Find how many lines of the listing below include the word "node", then report the number by itself.

——————

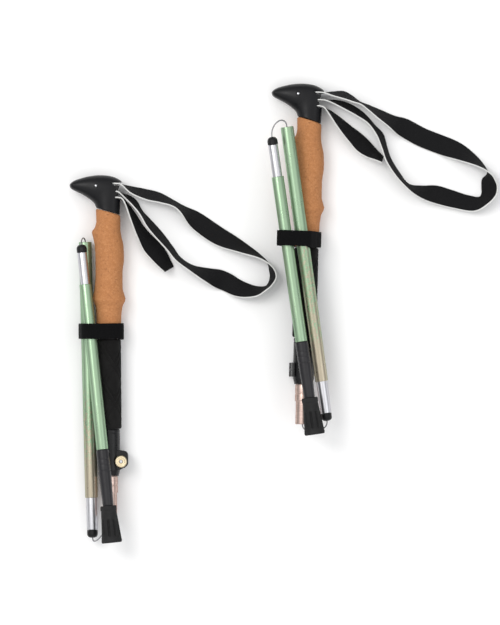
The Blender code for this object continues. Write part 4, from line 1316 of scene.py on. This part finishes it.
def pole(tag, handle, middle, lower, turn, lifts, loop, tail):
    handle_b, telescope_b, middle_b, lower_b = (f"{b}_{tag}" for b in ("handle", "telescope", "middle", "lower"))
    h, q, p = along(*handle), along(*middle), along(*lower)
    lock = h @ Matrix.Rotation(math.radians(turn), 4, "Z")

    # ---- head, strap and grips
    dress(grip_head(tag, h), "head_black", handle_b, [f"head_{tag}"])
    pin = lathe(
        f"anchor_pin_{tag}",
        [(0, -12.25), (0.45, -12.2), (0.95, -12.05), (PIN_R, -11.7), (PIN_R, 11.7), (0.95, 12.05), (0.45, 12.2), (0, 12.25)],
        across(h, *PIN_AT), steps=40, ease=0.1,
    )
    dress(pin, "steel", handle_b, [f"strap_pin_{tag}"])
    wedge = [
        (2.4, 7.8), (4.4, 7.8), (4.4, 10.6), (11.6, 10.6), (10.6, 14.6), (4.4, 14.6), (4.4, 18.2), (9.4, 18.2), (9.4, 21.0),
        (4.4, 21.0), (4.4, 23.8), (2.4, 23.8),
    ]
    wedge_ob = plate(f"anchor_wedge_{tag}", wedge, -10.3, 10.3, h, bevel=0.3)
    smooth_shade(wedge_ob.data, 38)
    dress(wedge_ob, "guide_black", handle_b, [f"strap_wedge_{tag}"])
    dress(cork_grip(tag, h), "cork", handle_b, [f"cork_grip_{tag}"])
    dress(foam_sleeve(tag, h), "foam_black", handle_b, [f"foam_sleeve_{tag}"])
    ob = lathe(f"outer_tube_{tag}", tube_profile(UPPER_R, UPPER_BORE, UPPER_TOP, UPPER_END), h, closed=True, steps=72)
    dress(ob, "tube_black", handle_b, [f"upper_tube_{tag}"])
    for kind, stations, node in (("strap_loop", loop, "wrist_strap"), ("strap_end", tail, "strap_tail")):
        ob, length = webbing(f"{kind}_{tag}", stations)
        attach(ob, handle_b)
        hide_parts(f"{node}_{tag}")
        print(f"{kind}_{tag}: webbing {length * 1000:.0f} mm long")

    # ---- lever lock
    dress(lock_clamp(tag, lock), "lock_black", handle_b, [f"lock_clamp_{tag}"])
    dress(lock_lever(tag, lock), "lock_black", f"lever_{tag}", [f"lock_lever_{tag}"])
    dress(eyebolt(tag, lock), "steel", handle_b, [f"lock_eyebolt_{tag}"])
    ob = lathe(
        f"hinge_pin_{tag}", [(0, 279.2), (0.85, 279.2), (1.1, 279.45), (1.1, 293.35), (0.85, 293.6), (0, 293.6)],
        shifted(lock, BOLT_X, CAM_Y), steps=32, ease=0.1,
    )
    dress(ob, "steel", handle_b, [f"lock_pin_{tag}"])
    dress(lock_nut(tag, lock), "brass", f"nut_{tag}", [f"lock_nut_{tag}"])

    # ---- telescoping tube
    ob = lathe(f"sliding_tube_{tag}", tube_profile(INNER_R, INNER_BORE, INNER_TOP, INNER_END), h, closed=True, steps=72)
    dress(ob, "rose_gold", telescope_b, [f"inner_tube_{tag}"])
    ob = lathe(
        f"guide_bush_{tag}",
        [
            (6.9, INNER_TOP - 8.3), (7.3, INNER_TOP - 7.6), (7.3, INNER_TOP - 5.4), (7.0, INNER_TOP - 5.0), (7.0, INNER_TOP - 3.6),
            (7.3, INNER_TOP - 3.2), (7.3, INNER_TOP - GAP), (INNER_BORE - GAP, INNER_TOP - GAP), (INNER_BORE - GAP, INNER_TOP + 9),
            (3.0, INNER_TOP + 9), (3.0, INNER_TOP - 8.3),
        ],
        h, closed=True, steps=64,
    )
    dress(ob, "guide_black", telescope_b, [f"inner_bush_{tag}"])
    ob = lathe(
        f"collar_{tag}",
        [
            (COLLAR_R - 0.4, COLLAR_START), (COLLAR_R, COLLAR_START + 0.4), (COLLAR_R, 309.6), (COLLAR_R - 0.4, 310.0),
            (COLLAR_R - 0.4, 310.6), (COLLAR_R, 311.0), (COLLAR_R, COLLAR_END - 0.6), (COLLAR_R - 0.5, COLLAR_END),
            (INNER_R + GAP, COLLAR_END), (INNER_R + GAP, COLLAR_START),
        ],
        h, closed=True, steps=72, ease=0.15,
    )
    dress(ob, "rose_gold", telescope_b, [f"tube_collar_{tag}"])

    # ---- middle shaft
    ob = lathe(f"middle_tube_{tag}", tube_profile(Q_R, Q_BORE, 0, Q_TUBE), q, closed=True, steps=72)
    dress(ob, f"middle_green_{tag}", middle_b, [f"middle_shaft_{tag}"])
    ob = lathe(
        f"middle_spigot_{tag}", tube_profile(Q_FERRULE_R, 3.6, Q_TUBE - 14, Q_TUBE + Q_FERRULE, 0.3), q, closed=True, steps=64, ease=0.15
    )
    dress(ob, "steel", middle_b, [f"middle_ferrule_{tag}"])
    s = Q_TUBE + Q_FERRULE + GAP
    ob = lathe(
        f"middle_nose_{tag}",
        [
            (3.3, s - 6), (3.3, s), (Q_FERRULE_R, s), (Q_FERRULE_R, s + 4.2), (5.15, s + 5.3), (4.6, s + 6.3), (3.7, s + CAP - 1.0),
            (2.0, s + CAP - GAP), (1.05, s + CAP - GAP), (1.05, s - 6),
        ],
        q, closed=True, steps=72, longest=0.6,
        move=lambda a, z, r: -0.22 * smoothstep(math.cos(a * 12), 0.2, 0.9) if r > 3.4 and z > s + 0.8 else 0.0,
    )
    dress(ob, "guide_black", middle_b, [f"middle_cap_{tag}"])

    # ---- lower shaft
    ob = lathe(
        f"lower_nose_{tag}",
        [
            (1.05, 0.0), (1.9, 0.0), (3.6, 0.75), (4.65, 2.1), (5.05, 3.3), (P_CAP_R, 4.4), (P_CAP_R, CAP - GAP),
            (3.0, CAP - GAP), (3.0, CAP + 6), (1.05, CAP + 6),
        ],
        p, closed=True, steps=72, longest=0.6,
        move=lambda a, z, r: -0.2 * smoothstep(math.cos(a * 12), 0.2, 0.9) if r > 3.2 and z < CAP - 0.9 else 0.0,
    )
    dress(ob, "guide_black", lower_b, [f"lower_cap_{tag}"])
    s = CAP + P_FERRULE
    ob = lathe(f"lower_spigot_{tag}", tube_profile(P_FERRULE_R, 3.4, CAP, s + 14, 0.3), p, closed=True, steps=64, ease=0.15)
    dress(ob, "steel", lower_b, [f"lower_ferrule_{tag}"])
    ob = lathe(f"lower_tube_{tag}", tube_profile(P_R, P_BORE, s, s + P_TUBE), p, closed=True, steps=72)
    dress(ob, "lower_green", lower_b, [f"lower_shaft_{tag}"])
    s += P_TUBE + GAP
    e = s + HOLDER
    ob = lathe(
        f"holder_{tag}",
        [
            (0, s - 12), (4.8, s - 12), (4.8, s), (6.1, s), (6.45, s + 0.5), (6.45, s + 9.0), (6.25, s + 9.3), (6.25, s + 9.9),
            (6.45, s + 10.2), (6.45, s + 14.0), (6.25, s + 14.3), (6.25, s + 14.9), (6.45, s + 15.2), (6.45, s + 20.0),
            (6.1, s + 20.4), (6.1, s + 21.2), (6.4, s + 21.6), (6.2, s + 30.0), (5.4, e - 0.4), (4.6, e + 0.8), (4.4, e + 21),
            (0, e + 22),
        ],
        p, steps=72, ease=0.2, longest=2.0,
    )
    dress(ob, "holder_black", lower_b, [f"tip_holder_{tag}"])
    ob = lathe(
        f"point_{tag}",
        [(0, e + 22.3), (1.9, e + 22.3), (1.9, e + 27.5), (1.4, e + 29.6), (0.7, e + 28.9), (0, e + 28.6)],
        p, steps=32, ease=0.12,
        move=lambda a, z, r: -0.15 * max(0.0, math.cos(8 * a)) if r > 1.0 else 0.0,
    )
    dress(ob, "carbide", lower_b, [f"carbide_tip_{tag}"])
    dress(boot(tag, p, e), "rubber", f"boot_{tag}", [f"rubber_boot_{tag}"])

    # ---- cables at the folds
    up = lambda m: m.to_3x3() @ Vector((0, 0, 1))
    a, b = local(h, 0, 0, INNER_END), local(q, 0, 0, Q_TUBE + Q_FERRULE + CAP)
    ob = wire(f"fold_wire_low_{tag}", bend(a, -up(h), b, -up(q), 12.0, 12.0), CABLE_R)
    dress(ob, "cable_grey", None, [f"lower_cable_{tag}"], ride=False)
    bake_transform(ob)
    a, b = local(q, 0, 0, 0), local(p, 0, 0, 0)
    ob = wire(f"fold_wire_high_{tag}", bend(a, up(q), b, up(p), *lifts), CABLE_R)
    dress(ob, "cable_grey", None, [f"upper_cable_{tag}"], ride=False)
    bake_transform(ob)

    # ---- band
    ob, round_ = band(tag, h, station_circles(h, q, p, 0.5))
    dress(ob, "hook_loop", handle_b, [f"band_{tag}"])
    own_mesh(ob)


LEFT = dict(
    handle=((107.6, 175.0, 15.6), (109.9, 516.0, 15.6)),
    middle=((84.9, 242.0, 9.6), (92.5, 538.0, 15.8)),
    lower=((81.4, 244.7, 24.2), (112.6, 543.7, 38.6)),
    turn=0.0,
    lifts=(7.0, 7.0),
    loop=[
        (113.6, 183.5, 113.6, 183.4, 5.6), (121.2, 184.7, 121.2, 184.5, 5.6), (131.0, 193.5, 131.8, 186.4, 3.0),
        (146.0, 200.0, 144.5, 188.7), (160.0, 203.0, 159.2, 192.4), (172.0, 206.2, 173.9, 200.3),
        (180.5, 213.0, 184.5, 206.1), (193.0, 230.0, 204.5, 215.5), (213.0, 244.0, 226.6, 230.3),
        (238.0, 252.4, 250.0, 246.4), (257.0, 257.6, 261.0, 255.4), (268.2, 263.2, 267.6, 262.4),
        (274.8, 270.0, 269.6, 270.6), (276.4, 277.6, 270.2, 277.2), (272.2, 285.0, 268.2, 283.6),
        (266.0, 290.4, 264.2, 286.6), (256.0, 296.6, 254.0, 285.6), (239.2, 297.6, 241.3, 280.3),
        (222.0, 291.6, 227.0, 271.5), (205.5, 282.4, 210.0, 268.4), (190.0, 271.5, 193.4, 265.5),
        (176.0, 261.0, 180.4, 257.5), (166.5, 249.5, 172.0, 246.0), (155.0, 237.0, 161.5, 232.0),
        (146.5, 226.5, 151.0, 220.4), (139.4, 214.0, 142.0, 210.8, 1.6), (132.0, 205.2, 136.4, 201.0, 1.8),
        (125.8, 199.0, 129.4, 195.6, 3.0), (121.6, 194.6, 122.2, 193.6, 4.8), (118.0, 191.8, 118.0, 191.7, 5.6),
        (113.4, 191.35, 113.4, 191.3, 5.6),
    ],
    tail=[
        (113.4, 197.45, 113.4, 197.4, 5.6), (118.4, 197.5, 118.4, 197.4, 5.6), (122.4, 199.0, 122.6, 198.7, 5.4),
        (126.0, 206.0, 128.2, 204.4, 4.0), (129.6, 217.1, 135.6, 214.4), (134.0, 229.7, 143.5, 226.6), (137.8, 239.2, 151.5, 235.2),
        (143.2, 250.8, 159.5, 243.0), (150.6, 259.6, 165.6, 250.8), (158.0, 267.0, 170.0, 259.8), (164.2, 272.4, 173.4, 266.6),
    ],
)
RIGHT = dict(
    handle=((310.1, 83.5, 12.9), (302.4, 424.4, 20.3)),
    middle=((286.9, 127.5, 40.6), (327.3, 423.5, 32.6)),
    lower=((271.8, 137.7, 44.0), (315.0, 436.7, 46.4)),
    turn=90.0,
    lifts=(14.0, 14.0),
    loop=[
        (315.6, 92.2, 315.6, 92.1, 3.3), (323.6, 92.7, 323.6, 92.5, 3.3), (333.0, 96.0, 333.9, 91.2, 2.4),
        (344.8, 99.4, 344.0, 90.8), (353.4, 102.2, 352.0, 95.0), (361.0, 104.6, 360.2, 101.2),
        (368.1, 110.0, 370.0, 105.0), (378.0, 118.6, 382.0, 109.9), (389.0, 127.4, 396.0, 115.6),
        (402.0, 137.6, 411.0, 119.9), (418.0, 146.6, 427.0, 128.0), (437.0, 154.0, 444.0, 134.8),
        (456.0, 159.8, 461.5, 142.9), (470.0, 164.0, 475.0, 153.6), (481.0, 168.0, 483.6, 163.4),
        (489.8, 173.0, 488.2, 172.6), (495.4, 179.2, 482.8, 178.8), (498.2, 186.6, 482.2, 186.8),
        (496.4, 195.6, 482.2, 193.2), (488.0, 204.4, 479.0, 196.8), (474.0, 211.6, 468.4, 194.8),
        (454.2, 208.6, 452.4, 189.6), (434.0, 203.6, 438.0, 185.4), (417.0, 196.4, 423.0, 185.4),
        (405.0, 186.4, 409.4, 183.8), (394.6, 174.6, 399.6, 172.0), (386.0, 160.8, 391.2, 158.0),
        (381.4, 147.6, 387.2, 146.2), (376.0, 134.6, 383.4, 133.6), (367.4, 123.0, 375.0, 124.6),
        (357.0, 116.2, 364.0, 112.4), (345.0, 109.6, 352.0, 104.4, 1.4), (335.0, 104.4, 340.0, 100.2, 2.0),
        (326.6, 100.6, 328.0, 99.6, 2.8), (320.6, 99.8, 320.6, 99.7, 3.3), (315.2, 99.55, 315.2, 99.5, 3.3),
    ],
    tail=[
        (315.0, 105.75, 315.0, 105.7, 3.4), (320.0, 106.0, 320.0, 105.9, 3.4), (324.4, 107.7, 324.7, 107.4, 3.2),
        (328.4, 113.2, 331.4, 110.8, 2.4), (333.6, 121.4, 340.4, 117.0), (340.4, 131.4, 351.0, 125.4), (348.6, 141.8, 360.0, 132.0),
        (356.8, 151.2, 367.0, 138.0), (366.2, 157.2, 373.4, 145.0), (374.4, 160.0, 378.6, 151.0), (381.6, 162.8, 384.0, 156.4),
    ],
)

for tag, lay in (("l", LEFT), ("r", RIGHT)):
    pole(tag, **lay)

——————

Complete answer >>
2